▸ PROBLEM TO WORK ON: Copy out all lines where "code" appears.
|---|
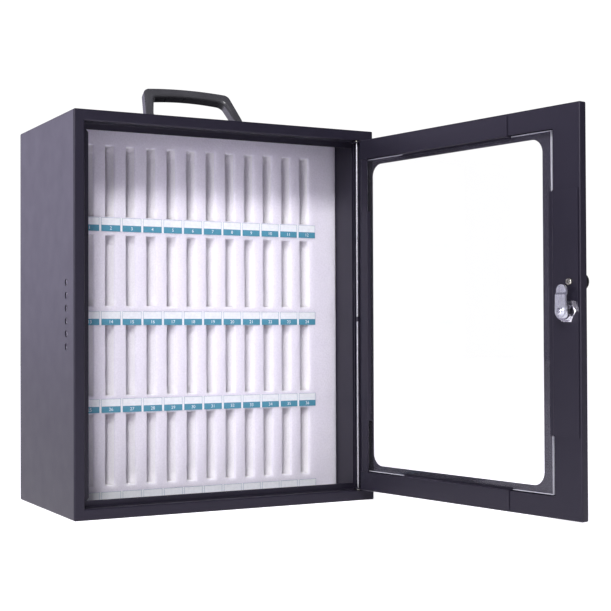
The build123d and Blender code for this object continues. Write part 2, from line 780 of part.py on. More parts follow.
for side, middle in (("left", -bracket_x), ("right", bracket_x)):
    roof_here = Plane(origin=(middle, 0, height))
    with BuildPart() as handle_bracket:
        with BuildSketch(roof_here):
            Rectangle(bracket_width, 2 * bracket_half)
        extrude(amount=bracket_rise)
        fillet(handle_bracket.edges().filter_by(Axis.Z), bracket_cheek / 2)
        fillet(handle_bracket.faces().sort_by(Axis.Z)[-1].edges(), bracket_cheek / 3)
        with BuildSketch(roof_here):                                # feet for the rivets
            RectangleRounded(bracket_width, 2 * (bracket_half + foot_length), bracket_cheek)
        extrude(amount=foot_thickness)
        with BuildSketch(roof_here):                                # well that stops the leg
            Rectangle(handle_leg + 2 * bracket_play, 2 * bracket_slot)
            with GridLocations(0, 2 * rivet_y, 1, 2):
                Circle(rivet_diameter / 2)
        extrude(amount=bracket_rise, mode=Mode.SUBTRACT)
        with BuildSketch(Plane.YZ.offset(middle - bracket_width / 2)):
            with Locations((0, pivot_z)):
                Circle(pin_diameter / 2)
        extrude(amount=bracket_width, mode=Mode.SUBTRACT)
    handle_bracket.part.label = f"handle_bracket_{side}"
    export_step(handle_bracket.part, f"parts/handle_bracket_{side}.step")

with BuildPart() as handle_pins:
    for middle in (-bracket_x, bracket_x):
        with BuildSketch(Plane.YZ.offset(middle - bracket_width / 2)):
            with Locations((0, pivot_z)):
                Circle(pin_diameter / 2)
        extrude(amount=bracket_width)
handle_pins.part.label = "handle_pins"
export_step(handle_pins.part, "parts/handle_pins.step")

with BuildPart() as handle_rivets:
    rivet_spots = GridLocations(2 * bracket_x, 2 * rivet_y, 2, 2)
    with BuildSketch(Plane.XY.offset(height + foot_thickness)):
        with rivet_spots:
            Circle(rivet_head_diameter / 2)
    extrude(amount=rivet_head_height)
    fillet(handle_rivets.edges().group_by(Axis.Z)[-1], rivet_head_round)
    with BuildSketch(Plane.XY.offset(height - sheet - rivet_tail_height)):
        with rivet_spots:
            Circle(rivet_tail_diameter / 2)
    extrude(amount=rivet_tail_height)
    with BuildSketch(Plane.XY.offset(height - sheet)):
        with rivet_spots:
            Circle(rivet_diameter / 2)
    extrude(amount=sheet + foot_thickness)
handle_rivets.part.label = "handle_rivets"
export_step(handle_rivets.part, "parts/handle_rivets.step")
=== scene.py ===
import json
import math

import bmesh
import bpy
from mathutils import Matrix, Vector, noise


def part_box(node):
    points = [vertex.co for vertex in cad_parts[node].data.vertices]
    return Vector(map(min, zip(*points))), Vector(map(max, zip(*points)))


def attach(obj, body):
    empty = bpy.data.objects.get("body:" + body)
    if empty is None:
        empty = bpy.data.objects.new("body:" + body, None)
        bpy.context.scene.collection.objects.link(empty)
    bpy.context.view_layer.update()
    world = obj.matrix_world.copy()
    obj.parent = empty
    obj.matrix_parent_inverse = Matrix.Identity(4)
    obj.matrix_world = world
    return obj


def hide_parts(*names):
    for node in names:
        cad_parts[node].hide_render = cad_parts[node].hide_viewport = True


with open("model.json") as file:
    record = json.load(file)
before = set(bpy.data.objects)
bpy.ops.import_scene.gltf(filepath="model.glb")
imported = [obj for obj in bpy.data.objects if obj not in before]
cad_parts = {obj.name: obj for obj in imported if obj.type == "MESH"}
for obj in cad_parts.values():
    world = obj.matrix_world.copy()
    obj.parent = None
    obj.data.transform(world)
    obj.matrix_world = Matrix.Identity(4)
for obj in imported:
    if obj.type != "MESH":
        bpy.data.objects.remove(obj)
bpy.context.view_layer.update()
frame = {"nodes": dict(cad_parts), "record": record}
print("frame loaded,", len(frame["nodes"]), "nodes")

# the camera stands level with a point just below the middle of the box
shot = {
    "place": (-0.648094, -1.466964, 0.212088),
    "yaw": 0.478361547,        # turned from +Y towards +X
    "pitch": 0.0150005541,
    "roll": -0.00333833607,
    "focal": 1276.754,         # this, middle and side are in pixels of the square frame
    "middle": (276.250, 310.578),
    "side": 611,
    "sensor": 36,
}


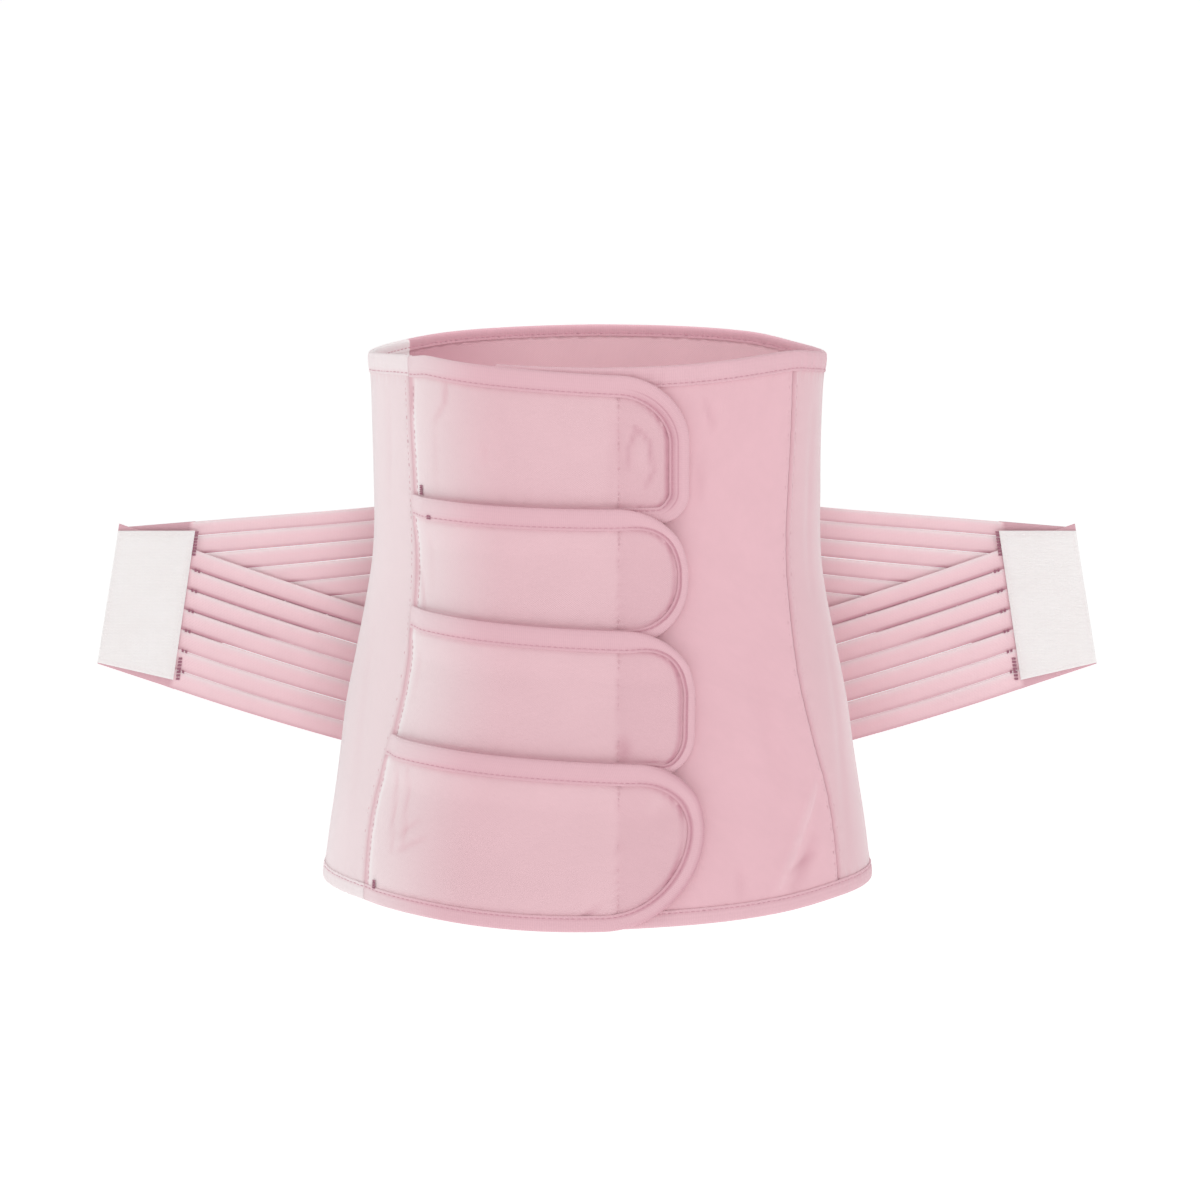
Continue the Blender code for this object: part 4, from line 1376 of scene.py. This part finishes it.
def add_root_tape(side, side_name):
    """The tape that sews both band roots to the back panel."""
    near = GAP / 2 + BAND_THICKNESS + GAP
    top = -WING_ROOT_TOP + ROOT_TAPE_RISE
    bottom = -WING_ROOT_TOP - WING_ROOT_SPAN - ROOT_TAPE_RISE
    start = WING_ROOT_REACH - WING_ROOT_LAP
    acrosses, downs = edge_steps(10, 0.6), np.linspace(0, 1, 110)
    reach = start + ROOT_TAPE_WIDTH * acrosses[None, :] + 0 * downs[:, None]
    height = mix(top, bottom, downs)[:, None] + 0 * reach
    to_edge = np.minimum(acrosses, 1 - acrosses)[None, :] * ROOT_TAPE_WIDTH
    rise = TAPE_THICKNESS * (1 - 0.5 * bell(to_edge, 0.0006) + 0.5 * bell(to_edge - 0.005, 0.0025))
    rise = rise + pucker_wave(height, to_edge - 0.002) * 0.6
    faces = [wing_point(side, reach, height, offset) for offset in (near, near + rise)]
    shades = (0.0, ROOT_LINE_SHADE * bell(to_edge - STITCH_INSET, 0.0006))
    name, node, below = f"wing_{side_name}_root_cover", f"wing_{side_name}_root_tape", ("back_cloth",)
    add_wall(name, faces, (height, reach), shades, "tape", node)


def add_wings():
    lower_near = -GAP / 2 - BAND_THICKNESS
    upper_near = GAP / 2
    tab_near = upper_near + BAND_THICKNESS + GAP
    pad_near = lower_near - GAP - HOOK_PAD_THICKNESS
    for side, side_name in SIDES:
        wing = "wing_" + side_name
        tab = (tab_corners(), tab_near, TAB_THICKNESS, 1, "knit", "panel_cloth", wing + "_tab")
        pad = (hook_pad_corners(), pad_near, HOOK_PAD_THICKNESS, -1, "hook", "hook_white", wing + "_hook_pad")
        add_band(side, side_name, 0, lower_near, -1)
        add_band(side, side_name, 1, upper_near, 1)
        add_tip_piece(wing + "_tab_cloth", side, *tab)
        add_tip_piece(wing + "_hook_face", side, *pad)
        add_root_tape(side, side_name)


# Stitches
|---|
▸ OUTPUT:
The build123d and Blender code for this object continues. Write part 2, from line 780 of part.py on. More parts follow.
Continue the Blender code for this object: part 4, from line 1376 of scene.py. This part finishes it.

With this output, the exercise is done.